EXERCISE DESCRIPTION: Return, character for character, the lines from the one bearing "obj.parent = None" through the end of the material. Omit everything before that line.

↓↓↓

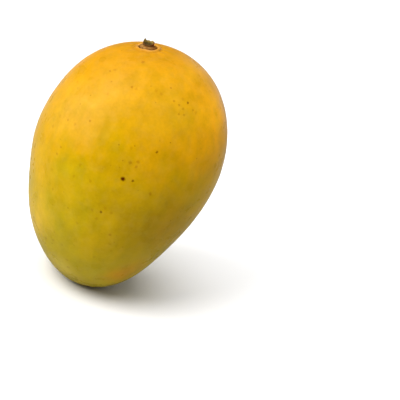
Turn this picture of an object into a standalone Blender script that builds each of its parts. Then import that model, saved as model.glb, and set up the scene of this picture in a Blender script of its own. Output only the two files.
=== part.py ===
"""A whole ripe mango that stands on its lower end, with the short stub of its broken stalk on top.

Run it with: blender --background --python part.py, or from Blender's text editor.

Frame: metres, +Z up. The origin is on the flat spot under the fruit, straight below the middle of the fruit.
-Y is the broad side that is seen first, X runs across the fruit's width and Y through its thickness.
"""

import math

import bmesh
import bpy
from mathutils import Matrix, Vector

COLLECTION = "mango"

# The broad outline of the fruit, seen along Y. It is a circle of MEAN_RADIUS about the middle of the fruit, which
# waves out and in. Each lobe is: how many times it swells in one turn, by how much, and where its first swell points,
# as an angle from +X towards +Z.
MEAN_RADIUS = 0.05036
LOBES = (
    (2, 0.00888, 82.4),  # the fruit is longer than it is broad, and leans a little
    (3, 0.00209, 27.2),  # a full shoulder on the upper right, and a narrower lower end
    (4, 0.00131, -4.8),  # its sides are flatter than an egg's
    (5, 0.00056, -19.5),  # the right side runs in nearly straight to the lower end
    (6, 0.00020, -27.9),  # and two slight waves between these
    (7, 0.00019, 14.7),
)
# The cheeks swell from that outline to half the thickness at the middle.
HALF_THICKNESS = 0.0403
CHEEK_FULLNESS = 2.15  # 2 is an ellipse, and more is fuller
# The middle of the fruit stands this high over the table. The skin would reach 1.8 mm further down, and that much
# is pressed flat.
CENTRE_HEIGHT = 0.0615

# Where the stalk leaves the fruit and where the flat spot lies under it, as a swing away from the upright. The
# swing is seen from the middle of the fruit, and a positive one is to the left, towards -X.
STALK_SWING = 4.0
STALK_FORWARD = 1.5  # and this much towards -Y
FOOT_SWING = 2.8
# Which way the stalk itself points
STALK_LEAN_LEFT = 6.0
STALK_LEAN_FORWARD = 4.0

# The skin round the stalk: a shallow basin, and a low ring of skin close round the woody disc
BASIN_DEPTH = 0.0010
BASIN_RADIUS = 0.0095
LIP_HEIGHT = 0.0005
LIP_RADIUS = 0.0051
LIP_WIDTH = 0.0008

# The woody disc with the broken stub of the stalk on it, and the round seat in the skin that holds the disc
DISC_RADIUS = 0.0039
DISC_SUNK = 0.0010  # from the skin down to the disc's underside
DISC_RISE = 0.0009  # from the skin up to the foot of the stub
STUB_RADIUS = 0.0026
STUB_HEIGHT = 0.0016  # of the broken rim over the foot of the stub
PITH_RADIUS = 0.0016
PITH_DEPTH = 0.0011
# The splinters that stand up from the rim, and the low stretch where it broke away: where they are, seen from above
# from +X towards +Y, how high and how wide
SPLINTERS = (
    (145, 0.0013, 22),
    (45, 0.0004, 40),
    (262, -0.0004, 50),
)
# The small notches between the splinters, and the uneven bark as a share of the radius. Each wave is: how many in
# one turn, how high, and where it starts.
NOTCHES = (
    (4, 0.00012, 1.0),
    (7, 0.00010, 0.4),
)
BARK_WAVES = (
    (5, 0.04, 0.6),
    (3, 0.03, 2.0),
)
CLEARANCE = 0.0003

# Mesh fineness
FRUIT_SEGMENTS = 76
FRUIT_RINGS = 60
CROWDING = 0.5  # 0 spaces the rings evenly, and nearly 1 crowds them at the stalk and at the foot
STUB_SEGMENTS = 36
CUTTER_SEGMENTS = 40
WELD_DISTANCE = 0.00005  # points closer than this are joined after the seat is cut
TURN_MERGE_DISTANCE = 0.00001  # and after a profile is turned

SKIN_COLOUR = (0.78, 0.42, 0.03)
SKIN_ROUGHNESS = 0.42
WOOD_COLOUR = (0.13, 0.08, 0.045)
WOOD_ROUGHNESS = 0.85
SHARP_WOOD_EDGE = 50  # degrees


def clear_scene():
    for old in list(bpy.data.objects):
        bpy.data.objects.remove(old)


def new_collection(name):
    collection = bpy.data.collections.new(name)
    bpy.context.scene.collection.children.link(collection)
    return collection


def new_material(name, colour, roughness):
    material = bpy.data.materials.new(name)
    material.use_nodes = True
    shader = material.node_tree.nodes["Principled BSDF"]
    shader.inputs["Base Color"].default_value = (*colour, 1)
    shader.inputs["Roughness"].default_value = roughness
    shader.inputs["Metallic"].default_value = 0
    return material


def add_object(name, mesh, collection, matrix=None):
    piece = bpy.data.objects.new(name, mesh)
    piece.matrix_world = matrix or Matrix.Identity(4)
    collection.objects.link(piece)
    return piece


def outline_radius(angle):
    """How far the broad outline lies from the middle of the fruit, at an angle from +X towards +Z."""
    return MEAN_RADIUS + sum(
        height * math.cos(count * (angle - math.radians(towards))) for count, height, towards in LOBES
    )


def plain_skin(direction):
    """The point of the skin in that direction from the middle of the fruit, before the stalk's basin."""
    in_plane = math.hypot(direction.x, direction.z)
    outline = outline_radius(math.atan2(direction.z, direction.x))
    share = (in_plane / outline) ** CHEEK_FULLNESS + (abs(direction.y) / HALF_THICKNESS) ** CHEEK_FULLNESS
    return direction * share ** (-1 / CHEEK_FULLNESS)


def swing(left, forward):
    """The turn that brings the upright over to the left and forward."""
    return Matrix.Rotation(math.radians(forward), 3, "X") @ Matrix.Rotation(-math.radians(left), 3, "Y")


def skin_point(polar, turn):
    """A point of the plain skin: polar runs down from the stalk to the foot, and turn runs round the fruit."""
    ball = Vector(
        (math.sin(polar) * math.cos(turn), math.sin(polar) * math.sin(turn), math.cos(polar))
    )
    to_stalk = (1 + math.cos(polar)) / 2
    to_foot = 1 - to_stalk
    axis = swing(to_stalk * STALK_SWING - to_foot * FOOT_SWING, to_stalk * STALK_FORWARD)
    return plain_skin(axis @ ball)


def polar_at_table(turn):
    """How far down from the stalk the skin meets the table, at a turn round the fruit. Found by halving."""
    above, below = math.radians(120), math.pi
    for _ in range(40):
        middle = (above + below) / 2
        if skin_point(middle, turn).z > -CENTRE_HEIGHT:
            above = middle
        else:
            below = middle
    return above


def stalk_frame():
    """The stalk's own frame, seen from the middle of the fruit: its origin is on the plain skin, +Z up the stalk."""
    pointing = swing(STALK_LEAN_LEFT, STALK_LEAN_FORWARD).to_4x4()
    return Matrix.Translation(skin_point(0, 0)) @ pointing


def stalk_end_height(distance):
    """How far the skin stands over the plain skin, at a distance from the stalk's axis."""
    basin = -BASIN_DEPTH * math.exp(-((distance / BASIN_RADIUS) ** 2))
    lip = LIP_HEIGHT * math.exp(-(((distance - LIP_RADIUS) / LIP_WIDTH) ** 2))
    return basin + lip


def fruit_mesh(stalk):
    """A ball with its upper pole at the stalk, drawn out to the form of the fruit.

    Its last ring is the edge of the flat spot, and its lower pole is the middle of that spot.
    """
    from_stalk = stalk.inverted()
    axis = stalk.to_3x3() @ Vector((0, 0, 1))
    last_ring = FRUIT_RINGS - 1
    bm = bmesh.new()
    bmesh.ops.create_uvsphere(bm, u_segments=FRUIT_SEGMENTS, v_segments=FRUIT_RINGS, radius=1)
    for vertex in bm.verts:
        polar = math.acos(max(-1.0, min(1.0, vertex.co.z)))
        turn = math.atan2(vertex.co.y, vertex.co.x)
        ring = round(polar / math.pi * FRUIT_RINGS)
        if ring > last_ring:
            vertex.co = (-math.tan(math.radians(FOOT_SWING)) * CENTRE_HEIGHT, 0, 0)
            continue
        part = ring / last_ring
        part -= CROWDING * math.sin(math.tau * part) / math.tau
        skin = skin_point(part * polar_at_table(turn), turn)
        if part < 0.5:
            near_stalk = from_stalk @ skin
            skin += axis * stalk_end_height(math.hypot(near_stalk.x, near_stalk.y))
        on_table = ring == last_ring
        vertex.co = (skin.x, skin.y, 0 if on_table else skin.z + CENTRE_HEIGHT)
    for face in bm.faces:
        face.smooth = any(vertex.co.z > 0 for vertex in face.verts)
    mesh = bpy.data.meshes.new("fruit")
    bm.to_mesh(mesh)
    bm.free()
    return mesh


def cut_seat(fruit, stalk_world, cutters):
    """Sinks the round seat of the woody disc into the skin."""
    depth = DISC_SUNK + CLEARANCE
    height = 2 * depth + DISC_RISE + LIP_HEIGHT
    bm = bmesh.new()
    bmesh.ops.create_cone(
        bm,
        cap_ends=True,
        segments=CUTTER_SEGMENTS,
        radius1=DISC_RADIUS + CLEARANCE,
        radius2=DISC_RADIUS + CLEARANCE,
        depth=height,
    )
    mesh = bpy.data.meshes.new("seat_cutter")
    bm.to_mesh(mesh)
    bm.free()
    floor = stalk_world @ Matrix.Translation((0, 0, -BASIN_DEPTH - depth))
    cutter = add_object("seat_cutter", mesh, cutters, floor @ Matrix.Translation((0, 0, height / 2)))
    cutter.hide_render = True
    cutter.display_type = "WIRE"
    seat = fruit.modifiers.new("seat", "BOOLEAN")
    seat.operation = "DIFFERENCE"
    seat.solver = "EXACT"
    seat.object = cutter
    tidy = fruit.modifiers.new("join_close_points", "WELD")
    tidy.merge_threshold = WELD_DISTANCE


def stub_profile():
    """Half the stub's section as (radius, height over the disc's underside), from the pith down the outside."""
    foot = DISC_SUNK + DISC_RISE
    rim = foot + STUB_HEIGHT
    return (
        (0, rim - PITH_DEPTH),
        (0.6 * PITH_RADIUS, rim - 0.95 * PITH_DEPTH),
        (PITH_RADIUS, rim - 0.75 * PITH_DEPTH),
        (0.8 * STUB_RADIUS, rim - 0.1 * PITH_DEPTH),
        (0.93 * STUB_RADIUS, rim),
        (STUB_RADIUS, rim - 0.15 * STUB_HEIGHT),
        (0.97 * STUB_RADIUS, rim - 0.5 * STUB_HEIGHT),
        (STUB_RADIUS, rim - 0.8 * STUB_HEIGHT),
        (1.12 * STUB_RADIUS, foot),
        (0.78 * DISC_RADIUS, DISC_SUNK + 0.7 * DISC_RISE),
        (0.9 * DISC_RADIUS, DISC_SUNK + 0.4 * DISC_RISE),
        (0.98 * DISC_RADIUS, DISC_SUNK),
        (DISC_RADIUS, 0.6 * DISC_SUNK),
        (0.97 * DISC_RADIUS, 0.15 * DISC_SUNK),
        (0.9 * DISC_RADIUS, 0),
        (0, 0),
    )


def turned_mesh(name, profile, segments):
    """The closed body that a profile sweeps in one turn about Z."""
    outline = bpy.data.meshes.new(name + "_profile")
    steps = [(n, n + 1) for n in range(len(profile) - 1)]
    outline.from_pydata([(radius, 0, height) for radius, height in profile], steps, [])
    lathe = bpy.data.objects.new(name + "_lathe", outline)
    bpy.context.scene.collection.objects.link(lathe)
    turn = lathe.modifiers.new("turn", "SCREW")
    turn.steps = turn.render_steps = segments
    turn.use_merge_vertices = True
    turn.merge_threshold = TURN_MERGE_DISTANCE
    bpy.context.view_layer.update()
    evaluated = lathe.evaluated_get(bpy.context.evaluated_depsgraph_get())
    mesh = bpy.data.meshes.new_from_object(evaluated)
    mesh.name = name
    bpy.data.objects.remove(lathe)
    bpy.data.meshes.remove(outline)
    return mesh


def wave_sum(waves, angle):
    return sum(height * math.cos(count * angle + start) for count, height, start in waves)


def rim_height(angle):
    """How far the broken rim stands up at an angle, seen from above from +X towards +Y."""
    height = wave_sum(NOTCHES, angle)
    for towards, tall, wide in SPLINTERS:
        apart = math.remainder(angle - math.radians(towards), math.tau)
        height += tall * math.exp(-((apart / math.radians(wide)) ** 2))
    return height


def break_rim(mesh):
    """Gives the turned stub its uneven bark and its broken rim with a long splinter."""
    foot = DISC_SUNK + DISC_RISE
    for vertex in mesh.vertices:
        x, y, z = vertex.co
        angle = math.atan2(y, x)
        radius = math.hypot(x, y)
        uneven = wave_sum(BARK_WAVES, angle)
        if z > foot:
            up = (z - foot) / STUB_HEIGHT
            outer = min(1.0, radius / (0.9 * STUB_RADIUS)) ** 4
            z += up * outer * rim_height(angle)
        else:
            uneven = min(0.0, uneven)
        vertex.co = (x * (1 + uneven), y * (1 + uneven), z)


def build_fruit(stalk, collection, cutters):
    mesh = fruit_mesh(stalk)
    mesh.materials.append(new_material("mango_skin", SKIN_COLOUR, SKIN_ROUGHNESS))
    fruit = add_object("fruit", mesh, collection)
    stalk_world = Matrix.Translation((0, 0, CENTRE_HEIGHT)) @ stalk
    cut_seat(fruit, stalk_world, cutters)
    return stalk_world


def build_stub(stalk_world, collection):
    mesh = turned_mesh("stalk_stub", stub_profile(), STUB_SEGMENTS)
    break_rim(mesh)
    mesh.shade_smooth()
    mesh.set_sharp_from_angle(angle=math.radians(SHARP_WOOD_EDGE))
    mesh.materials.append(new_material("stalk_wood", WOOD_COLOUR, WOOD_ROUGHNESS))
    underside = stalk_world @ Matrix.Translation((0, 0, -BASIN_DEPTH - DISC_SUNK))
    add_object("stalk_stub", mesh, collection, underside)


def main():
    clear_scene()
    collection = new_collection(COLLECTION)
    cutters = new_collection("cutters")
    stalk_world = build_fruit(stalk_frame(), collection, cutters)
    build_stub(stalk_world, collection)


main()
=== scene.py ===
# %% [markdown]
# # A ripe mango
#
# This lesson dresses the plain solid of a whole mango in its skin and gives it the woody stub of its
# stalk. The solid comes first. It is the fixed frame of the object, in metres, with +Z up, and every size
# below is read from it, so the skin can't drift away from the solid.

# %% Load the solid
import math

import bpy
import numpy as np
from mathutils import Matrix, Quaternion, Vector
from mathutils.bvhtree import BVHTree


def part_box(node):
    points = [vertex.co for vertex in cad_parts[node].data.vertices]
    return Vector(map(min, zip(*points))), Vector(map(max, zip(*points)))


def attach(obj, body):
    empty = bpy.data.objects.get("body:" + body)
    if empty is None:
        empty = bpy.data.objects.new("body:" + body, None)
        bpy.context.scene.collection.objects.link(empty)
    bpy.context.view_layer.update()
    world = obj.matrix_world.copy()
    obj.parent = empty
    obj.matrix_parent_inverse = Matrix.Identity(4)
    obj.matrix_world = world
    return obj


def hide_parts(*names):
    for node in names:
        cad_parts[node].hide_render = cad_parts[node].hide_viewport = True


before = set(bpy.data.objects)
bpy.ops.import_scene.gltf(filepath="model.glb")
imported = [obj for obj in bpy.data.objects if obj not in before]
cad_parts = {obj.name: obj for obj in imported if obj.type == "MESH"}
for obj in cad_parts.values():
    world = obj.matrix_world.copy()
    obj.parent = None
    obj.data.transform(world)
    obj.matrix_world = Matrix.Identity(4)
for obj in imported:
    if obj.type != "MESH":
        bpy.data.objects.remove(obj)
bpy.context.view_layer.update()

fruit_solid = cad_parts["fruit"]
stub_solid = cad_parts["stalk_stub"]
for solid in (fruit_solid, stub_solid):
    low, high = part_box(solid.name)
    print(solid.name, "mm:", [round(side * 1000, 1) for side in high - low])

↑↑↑

TASK SOLUTION:
    obj.parent = None
    obj.data.transform(world)
    obj.matrix_world = Matrix.Identity(4)
for obj in imported:
    if obj.type != "MESH":
        bpy.data.objects.remove(obj)
bpy.context.view_layer.update()

fruit_solid = cad_parts["fruit"]
stub_solid = cad_parts["stalk_stub"]
for solid in (fruit_solid, stub_solid):
    low, high = part_box(solid.name)
    print(solid.name, "mm:", [round(side * 1000, 1) for side in high - low])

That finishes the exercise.